WPI professor leading $2.5M recycling robots project

Photo | Courtesy of WPI WPI Assistant Professor Berk Calli and students will develop robotics for recycling centers. Pictured (from left) are James Akl, Fadi Alladkani, Arianna Kan, Kyle Heavey, Mikayla Fischler, Calli, and Snehal Dikhale.

A robotics scientist at Worcester Polytechnic Institute will lead a team of researchers in a project to help recycling centers better sort materials.

The project, which has received $2.5 million from the National Science Foundation, is being led by Berk Calli, assistant professor in the computer science department and robotics engineering program at WPI. WPI assistant professor of computer science Jacob Whitehill is also taking part, as are seven other researchers at Yale University and Boston University.

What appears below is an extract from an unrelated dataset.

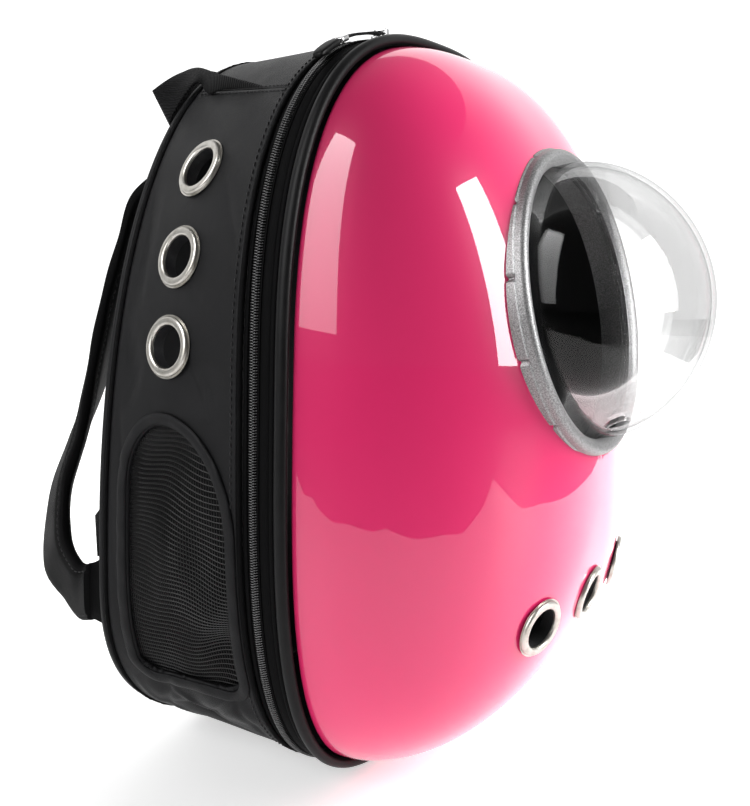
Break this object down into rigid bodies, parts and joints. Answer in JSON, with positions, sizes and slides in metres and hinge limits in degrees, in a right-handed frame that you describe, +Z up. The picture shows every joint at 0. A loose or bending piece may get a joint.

The four-year initiative will include building a mock recycling line at WPI, with a goal of helping recycling center workers sort waste in safer, cleaner and more profitable ways. The idea, WPI says, is to develop robotics technology to be deployed at waste recycling facilities to make them more efficient and to improve conditions for workers who sort mixed recyclables by hand.

The researchers hope to develop object-detection technologies, robotic manipulation algorithms, and robotic arms and effectors to help sort waste.

Calli said the project aims to introduce robotics technology in a way to improve the working conditions of employees. Improving sorting operations at recycling centers is a difficult technological challenge, he said, because objects of different materials, shapes, and appearances move along sorting lines, often in cluttered piles.